# GIVEN ENTRIES
|---|
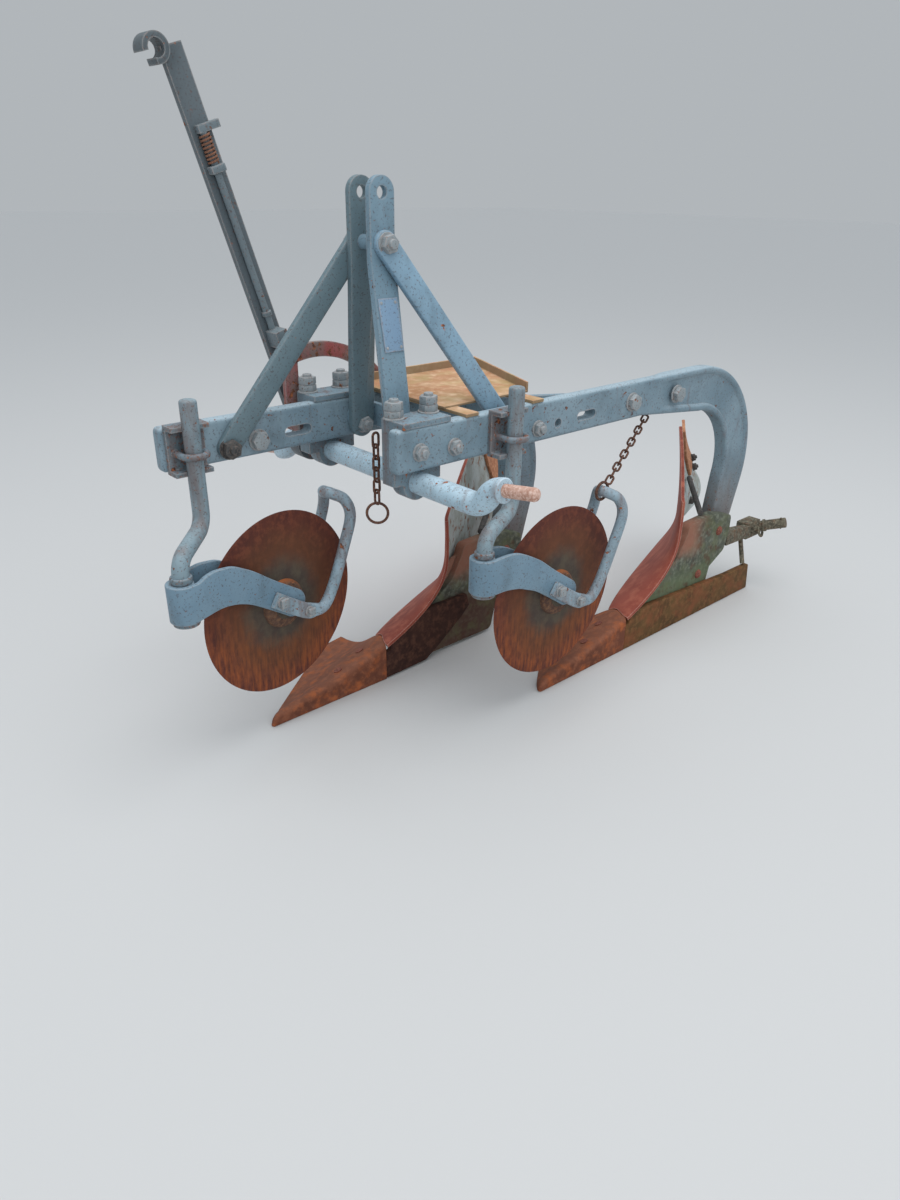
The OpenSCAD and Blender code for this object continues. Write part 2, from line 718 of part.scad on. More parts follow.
// A cranked stalk whose lower end is the fork's swivel pin
module stalk(at, way, top) {
    bend_top = top + 12 + stalk_drop;
    translate([at[0], at[1], bend_top]) cylinder(h = stalk_top - bend_top, r = stalk_r, $fn = 48);
    path = crank_path(stalk_bend_r, stalk_bend, stalk_straight, stalk_bend);
    translate([at[0], at[1], bend_top]) rotate([0, 0, way]) rotate([180, 0, 0])
        tube(concat([[0, 0, -8]], path, [path[len(path) - 1] + [0, 0, 6]]), stalk_r - 0.3, 20, [0, 1, 0]);
    foot = swivel_at(at, way);
    translate([foot[0], foot[1], top + collar_gap]) cylinder(h = 12, r = stalk_r + 4, $fn = 48);
    translate([foot[0], foot[1], top - nose_height - 10])
        cylinder(h = nose_height + 24, r = stalk_r - 1, $fn = 48);
    translate([foot[0], foot[1], top - nose_height - 8])
        cylinder(h = 8 - collar_gap, r = stalk_r + 8, $fn = 48);
}

module rear_stalk() color(paint) in_frame() stalk(rear_stalk_at, rear_crank_way, rear_nose_top_z);
module front_stalk() color(paint) in_frame() stalk(front_stalk_at, front_crank_way, front_nose_top_z);

clamp_back = 9;
clamp_flange = 8;
u_bolt_d = 12;

// The clamp: a channel on the beam's face and a U-bolt round the stalk
module clamp(at, face) {
    reach = at[0] - face;
    translate([face, at[1] - 34, beam_top - beam_depth - 2]) cube([clamp_back, 68, beam_depth + 8]);
    difference() {
        for (z = [beam_top - beam_depth - 2, beam_top + 6 - clamp_flange])
            translate([face, at[1] - 34, z]) cube([reach - 2, 68, clamp_flange]);
        translate([at[0], at[1], beam_top - beam_depth - 10])
            cylinder(h = beam_depth + 30, r = stalk_r + 0.3, $fn = 48);
    }
    translate([at[0], at[1], beam_top - 42]) {
        rotate([0, 0, -90]) rotate_extrude(angle = 180, $fn = 64)
            translate([stalk_r + u_bolt_d / 2 + 0.4, 0]) circle(d = u_bolt_d, $fn = 32);
        for (side = [-1, 1]) translate([-reach + clamp_back, side * (stalk_r + u_bolt_d / 2 + 0.4), 0])
            rotate([0, 90, 0]) cylinder(h = reach - clamp_back, d = u_bolt_d, $fn = 32);
    }
}

module rear_clamp() color(paint) in_frame() clamp(rear_stalk_at, beam_left);
module front_clamp() color(paint) in_frame() clamp(front_stalk_at, right_face);

fork_half = 27;
arm_thick = 9;
hub_half_width = 17;

// Moves what is made at a swivel axis, trailing toward +y, to its coulter
module at_swivel(swivel, way) translate([swivel[0], swivel[1], 0]) rotate([0, 0, way]) children();

// Edges of a fork's arm, back from the swivel axis and up from the axle, where they arch over the disc
arm_top = [[89, 120], [112, 108], [135, 94], [171, 67]];
arm_low = [[191, -11], [166, 6], [142, 22], [118, 37], [95, 47]];
// Where each arm's edges leave its nose, which sits lower on the front fork
rear_arm_start = [[0, 133], [22, 134], [47, 133], [68, 129]];
front_arm_start = [[0, 115], [17, 116], [30, 122], [48, 125.5], [68, 124]];
rear_arm_foot = [[73, 56], [52, 61], [31, 64], [0, 65]];
front_arm_foot = [[70, 53], [50, 54], [25, 51], [0, 47]];

// The fork: a nose round the swivel pin and two arms that arch down to the axle
module yoke(axle_z, top, start, foot) {
    low = top - nose_height;
    up = [0, axle_z];
    difference() {
        union() {
            translate([0, 0, low]) cylinder(h = nose_height, r = fork_half, $fn = 64);
            for (x = [-fork_half, fork_half - arm_thick]) side_plate(x, arm_thick) polygon(concat(
                [for (p = start) p + up],
                [for (p = arm_top) p + up],
                arc([trail + 8, axle_z + 4], 27, 58, -122, 14),
                [for (p = arm_low) p + up],
                [for (p = foot) p + up]
            ));
        }
        translate([0, 0, low - 1])
            cylinder(h = nose_height + 2, r = stalk_r - 1 + fit_gap, $fn = 64);
        translate([-fork_half + arm_thick, stalk_r + 7, low - 1])
            cube([2 * (fork_half - arm_thick), fork_half, nose_height + 2]);
        translate([-60, trail, axle_z]) rotate([0, 90, 0]) cylinder(h = 120, r = axle_r + fit_gap, $fn = 48);
    }
}

axle_r = 11;

module rear_yoke() color(paint) in_frame() at_swivel(rear_swivel, rear_trail_way)
    yoke(rear_axle_z, rear_nose_top_z, rear_arm_start, rear_arm_foot);
module front_yoke() color(paint) in_frame() at_swivel(front_swivel, front_trail_way)
    yoke(front_axle_z, front_nose_top_z, front_arm_start, front_arm_foot);

guard_top_back = 336;
guard_top_rise = 184;
guard_side = fork_half + guard_d / 2 + 0.3;

// The guard's right half, from its flat end on the arm over the disc's rear edge
guard_half_path = [
    [guard_side, 180, 20], [guard_side, 214, -4], [guard_side, 248, -20], [guard_side, 280, -22],
    [guard_side, 308, 14], [guard_side, 340, 82], [37, 362, 136], [28, 358, guard_top_rise - 16],
    [12, 342, guard_top_rise - 3], [0, guard_top_back, guard_top_rise]
];

module guard(axle_z) {
    half_path = [for (p = guard_half_path) p + [0, 0, axle_z]];
    other = [for (i = [len(half_path) - 2 : -1 : 0]) [-half_path[i][0], half_path[i][1], half_path[i][2]]];
    tube(smooth(concat(half_path, other), 3), guard_d / 2, 12, [0, -0.42, 0.91]);
    for (side = [-1, 1]) translate([side * (fork_half + 7), 196, axle_z + 12]) rotate([-32, 0, 0])
        cube([14, 70, 26], center = true);
}

module rear_guard() color(paint) in_frame() at_swivel(rear_swivel, rear_trail_way) guard(rear_axle_z);
module front_guard() color(paint) in_frame() at_swivel(front_swivel, front_trail_way) guard(front_axle_z);

// The disc turns with its hub and axle stubs in the fork's arms
module disc(axle_z) translate([0, trail, axle_z]) rotate([0, 90, 0]) {
    translate([0, 0, -disc_thick / 2]) cylinder(h = disc_thick, d = disc_d, $fn = 128);
    for (side = [-1, 1]) translate([0, 0, side > 0 ? 0 : -hub_half_width])
        cylinder(h = hub_half_width, r = 30, $fn = 48);
    translate([0, 0, -fork_half + 0.5]) cylinder(h = 2 * fork_half - 1, r = axle_r, $fn = 48);
}

module rear_disc() color(dark_rust) in_frame() at_swivel(rear_swivel, rear_trail_way) disc(rear_axle_z);
module front_disc() color(dark_rust) in_frame() at_swivel(front_swivel, front_trail_way) disc(front_axle_z);

// Chains

chain_wire = 4.6;
link_pitch = 22;
link_half_width = 6.2;

// One link in its own xz plane, centred, long way up
module link() {
    straight = link_pitch + chain_wire - 2 * link_half_width;
    for (side = [-1, 1]) {
        translate([side * link_half_width, 0, -straight / 2])
            cylinder(h = straight, d = chain_wire, $fn = 16);
        translate([0, 0, side * straight / 2]) rotate([90, 0, 0]) rotate([0, 0, side > 0 ? 0 : 180])
            rotate_extrude(angle = 180, $fn = 32) translate([link_half_width, 0])
                circle(d = chain_wire, $fn = 16);
    }
}

// A chain between two points, each link a quarter turn from the last
module chain(a, b, turn) {
    v = b - a;
    count = round(norm(v) / link_pitch);
    step = norm(v) / count;
    translate(a) rotate([0, acos(v[2] / norm(v)), atan2(v[1], v[0])])
        for (i = [0 : count - 1]) translate([0, 0, (i + 0.5) * step]) rotate([0, 0, turn + 90 * (i % 2)])
            link();
}

module ring(r, wire) rotate_extrude($fn = 64) translate([r, 0]) circle(d = wire, $fn = 24);

hang_from = [left_bracket_x - 28, -44, beam_top - 17];
hang_to = hang_from - [0, 0, 132];
ring_r = 19;

module hanging_chain() color(dark_rust) in_frame() {
    translate([hang_from[0] - 10, hang_from[1] - 3, hang_from[2] - 4]) cube([38, 6, 12]);
    chain(hang_from - [0, 0, 8], hang_to, 0);
    translate(hang_to - [0, 0, ring_r + 1]) rotate([90, 0, 50]) ring(ring_r, 5);
}

chain_top = [beam_right - 3, rim_start + 20, beam_top - beam_depth - 14];

module rear_chain() color(dark_rust) in_frame() {
    at = [rear_swivel[0] - guard_top_back * sin(rear_trail_way),
        rear_swivel[1] + guard_top_back * cos(rear_trail_way), rear_axle_z + guard_top_rise];
    chain(chain_top, at + [-6, 24, 10], 0);
    translate(at) rotate([0, 90, 0]) ring(guard_d / 2 + 7, 6);
}

// The middle of the plough lies between the front fork's nose and the rear wing's lower part
front_end = front_swivel[1] - fork_half;
wing_rise = board_high(wing_reach) - board_low(wing_reach);
back_end = max([for (k = [0 : board_rows])
    board_point(wing_reach, board_low(wing_reach) + wing_rise * k / board_rows, board_thick)[1]]);
middle_y = (front_end + back_end) / 2;

left_beam();
right_beam();
front_brace();
rear_brace();
left_upright();
right_upright();
left_stay();
right_stay();
mast_spacer();
name_plate();
left_shaft_bracket();
right_shaft_bracket();
quadrant();
tray();
hanging_chain();
rear_chain();
rear_frog();
front_frog();
rear_share();
front_share();
rear_landside();
front_landside();
rear_mouldboard();
front_mouldboard();
rear_tail_piece();
front_tail_piece();
rear_board_stay();
front_board_stay();
furrow_wheel_stub();
rear_clamp();
front_clamp();
rear_stalk();
front_stalk();
cross_shaft();
lever();
lever_latch();
rear_yoke();
front_yoke();
rear_guard();
front_guard();
rear_disc();
front_disc();
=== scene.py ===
"""Looks of a two-furrow moldboard plough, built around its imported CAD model.

Lengths are written in millimetres from the cross shaft, as in the part's source:
x = 0 is the middle of the hitch, y = 0 the shaft's axis, z = 0 the floor, travel is toward -y.
finished() moves every new mesh to the shared frame, in metres.
"""
import json
import math

import bmesh
import bpy
import numpy as np
from mathutils import Matrix, Vector

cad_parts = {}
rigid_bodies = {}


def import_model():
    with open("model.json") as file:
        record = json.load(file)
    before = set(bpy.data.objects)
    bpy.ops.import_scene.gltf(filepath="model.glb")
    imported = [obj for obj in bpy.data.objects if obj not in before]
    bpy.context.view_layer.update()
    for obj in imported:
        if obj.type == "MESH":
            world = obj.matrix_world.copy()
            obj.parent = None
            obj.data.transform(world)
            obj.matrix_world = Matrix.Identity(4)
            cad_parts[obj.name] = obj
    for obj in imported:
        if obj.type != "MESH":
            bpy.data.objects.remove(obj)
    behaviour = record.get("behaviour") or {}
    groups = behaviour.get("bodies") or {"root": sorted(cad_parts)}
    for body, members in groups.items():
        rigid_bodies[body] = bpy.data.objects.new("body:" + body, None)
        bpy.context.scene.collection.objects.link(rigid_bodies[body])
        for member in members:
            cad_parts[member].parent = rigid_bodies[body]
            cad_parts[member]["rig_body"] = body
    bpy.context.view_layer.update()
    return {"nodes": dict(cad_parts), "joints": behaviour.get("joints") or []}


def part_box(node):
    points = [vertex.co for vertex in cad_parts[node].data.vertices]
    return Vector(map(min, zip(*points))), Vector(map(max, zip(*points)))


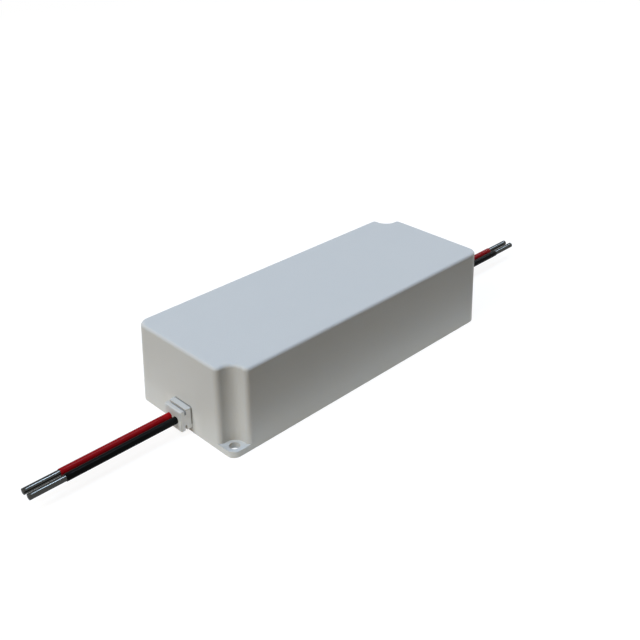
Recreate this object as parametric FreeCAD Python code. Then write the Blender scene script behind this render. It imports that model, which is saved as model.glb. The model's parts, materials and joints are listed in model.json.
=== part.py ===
import FreeCAD, Part
import math
import os

# Waterproof power supply: a drafted, potted plastic case with two screw ears at opposite corners,
# and a pair of short stripped leads out of a strain relief at each end.
# Millimetres, +Z up. The origin is the middle of the case's underside. The output end is at -X.

# Case
case_length = 152.0
case_width = 60.0
case_height = 36.0
case_wall = 2.0
case_roof = 2.2
draft_run = 1.2              # how far each side leans in over the full height
corner_radius = 5.0          # the two plain upright corners
top_edge_radius = 1.4
notch_inset = 2.7            # notch axis to both case sides
notch_radius = 5.25
notch_blend = 2.1            # rounding between notch and case sides
ear_thickness = 2.65
ear_radius = 3.6
ear_hole_inset = 4.0
ear_hole_diameter = 4.3

# Base cover, let into the case's underside
cover_thickness = 1.6
cover_lip = 1.0              # case wall left standing round the cover
cover_gap = 0.15
rest_post_radius = 1.8

# Strain reliefs
gland_width = 10.2
gland_height = 9.3
gland_bottom = 2.45
gland_reach = 4.9            # past the case's end at the base
gland_face_lean = 0.4        # the front face's foot stands this far past its top
gland_plate = 1.8
gland_plate_step = 0.25      # plate's top below the block's
gland_slot = 0.85
gland_cut = 2.3              # depth of the slots from the top and from below
gland_edge_radius = 0.75
gland_flange = 1.5
gland_flange_rim = 1.4
gland_gap = 0.3
gland_window_radius = 1.0

# Leads
jacket_diameter = 3.05
core_diameter = 2.55
lead_pitch = 3.93
lead_height = 6.95
jacket_run = 48.8            # strain relief's face to jacket end
strip_run = 14.5
inner_jacket_run = 3.2       # jacket past the board's end
inner_strip_run = 2.0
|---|
Give again, word for word, only the lines running from the line with "left_beam();" through the line with "obj.parent = None"; include both of those lines.

left_beam();
right_beam();
front_brace();
rear_brace();
left_upright();
right_upright();
left_stay();
right_stay();
mast_spacer();
name_plate();
left_shaft_bracket();
right_shaft_bracket();
quadrant();
tray();
hanging_chain();
rear_chain();
rear_frog();
front_frog();
rear_share();
front_share();
rear_landside();
front_landside();
rear_mouldboard();
front_mouldboard();
rear_tail_piece();
front_tail_piece();
rear_board_stay();
front_board_stay();
furrow_wheel_stub();
rear_clamp();
front_clamp();
rear_stalk();
front_stalk();
cross_shaft();
lever();
lever_latch();
rear_yoke();
front_yoke();
rear_guard();
front_guard();
rear_disc();
front_disc();
=== scene.py ===
"""Looks of a two-furrow moldboard plough, built around its imported CAD model.

Lengths are written in millimetres from the cross shaft, as in the part's source:
x = 0 is the middle of the hitch, y = 0 the shaft's axis, z = 0 the floor, travel is toward -y.
finished() moves every new mesh to the shared frame, in metres.
"""
import json
import math

import bmesh
import bpy
import numpy as np
from mathutils import Matrix, Vector

cad_parts = {}
rigid_bodies = {}


def import_model():
    with open("model.json") as file:
        record = json.load(file)
    before = set(bpy.data.objects)
    bpy.ops.import_scene.gltf(filepath="model.glb")
    imported = [obj for obj in bpy.data.objects if obj not in before]
    bpy.context.view_layer.update()
    for obj in imported:
        if obj.type == "MESH":
            world = obj.matrix_world.copy()
            obj.parent = None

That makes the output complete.